Privately Evaluating Untrusted Black-Box Functions

We provide tools for sharing sensitive data when the data curator doesn't know in advance what questions an (untrusted) analyst might ask about the data. The analyst can specify a program that they want the curator to run on the dataset. We model the program as a black-box function $f$. We study differentially private algorithms, called privacy wrappers, that, given black-box access to a real-valued function $f$ and a sensitive dataset $x$, output an accurate approximation to $f(x)$. The dataset $x$ is modeled as a finite subset of a possibly infinite set $U$, in which each entry represents data of one individual. A privacy wrapper calls $f$ on the dataset $x$ and on some subsets of $x$ and returns either an approximation to $f(x)$ or a nonresponse symbol $\perp$. The wrapper may also use additional information (that is, parameters) provided by the analyst, but differential privacy is required for all values of these parameters. Correct setting of these parameters will ensure better accuracy of the wrapper.
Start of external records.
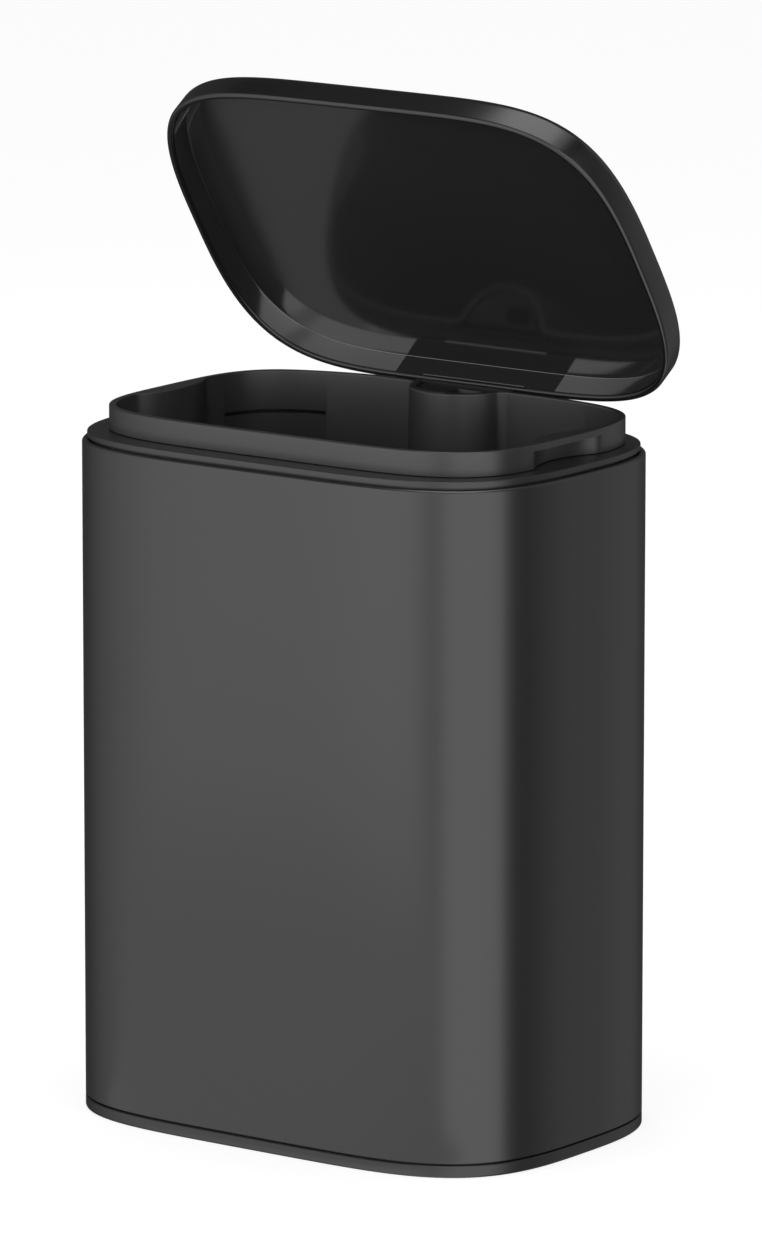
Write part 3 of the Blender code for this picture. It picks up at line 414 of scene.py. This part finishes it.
def softened(node, material, body, width):
    """A copy of a node, which stands for it: flat faces merged, edges rounded where width isn't 0."""
    mesh = frame["nodes"][node].data.copy()
    bm = bmesh.new()
    bm.from_mesh(mesh)
    bmesh.ops.remove_doubles(bm, verts=bm.verts, dist=MERGE_REACH)
    flat = math.radians(FLAT_ANGLE)
    bmesh.ops.dissolve_limit(bm, angle_limit=flat, verts=bm.verts, edges=bm.edges)
    bm.to_mesh(mesh)
    bm.free()
    mesh.materials.clear()
    mesh.materials.append(material)
    piece = bpy.data.objects.new(node + "_fine", mesh)
    bpy.context.scene.collection.objects.link(piece)
    if width:
        edge = piece.modifiers.new("edge", "BEVEL")
        edge.width = width
        edge.segments = BEVEL_SEGMENTS
        edge.limit_method = "ANGLE"
        edge.angle_limit = math.radians(BEVEL_ANGLE)
        applied(piece)
    else:
        dress(piece)
    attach(piece, body)
    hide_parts(node)
    return piece


# Materials

BLOTCH_SCALE = 18
BLOTCH_DETAIL = 2


def make_blotch_group():
    """Broad noise as a small change of roughness."""
    group = bpy.data.node_groups.new("uneven_roughness", "ShaderNodeTree")
    socket = group.interface.new_socket
    socket("Roughness", in_out="INPUT", socket_type="NodeSocketFloat")
    socket("Spread", in_out="INPUT", socket_type="NodeSocketFloat")
    socket("Roughness", in_out="OUTPUT", socket_type="NodeSocketFloat")
    nodes, links = group.nodes, group.links
    given = nodes.new("NodeGroupInput")
    out = nodes.new("NodeGroupOutput")
    place = nodes.new("ShaderNodeTexCoord")
    broad = nodes.new("ShaderNodeTexNoise")
    broad.inputs["Scale"].default_value = BLOTCH_SCALE
    broad.inputs["Detail"].default_value = BLOTCH_DETAIL
    links.new(place.outputs["Object"], broad.inputs["Vector"])
    centred = nodes.new("ShaderNodeMath")
    centred.operation = "SUBTRACT"
    centred.inputs[1].default_value = 0.5
    links.new(broad.outputs["Fac"], centred.inputs[0])
    spread = nodes.new("ShaderNodeMath")
    spread.operation = "MULTIPLY_ADD"
    links.new(centred.outputs[0], spread.inputs[0])
    links.new(given.outputs["Spread"], spread.inputs[1])
    links.new(given.outputs["Roughness"], spread.inputs[2])
    links.new(spread.outputs[0], out.inputs["Roughness"])
    return group


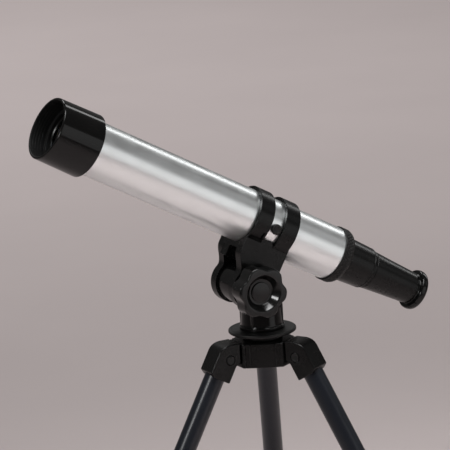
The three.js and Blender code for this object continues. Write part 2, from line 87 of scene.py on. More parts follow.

The bottleneck in the running time of our wrappers is the number of calls to $f$, which we refer to as queries. Our goal is to design wrappers with high accuracy and low query complexity. We introduce a novel setting, the automated sensitivity detection setting, where the analyst supplies the black-box function $f$ and the intended (finite) range of $f$. In the previously considered setting, the claimed sensitivity bound setting, the analyst supplies additional parameters that describe the sensitivity of $f$. We design privacy wrappers for both settings and show that our wrappers are nearly optimal in terms of accuracy, locality (i.e., the depth of the local neighborhood of the dataset $x$ they explore), and query complexity. In the claimed sensitivity bound setting, we provide the first accuracy guarantees that have no dependence on the size of the universe $U$.